Monday, February 9, 2009

On the Use of the LXX (in Honor of International Septuagint Day)

Last year I noted with deep regret that I had come to find out too late about the IOSCS's International Septuagint Day, observed each year on February 8, and that therefore I was unable to write anything of substance in time for the festivities. (For the reason why February 8 was chosen, see my earlier post.) I had intended to produce an adequate treatment of a Septugintal question for this year, but in spite of my best intentions, the day passed me by until I saw Doug Chaplin's post, again too late to write anything worthwile on the subject. I was very pleased, then, to happen this morning upon the following bit by the great Frederick W. Danker on the use of the LXX as an aid to NT exegesis, in which he uses the Gospels' descriptions of Jesus' opposition to the Pharisees as a test case, and which I'm pleased to now share with you:
"The LXX offers exegetical help [....] in putting into proper focus the Pharisees' problem in Luke 18:9-14. Psalm 34:14 (35:13 MT) notes that the purpose of fasting is to assist in humbling the soul and stimulating appropriate prayer. In the prayer that "turns back into the bosom"the phrase is obscurewe may see a parallel to the utterance of the publican whose words, coming as they did from a head bowed in humility, fell, as it were, into his bosom.
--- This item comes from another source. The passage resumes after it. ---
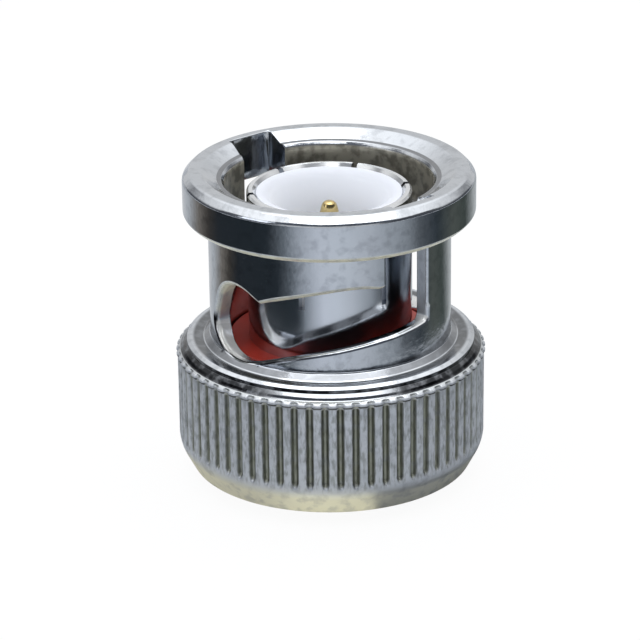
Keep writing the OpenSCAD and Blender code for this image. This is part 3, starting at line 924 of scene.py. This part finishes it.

"Hatch and Redpath alert to seven ocurrences of the word πίπτειν within the space of five verses in Ezekiel 13. This passage in its context is the best commentary on Matt. 7:24-27. Some in the upper spiritual echelons in Israel misusued good intentions in Pharisaism for purposes of moral whitewashing. They sought refuge in their interpretation and hedging of the Torah. But the fortress was to collapse. Jesus' reiterated 'You have heard, but I say unto you' gains significance."

(Frederick W. Danker, Multipurpose Tools for Bible Study, 4th ed. [Minneapolis: Fortress, 2003], page 86.)
There you have it: Septuagintal, and even relevant to this week's topic. Happy (belated) International Septuagint Day to all! Also, for a couple of great posts celebrating the LXX on its day, see Tyler Williams' Reasons to Study the Septuagint and David Miller's Telescoped Scripture Citation in Acts 7:6-7. Enjoy!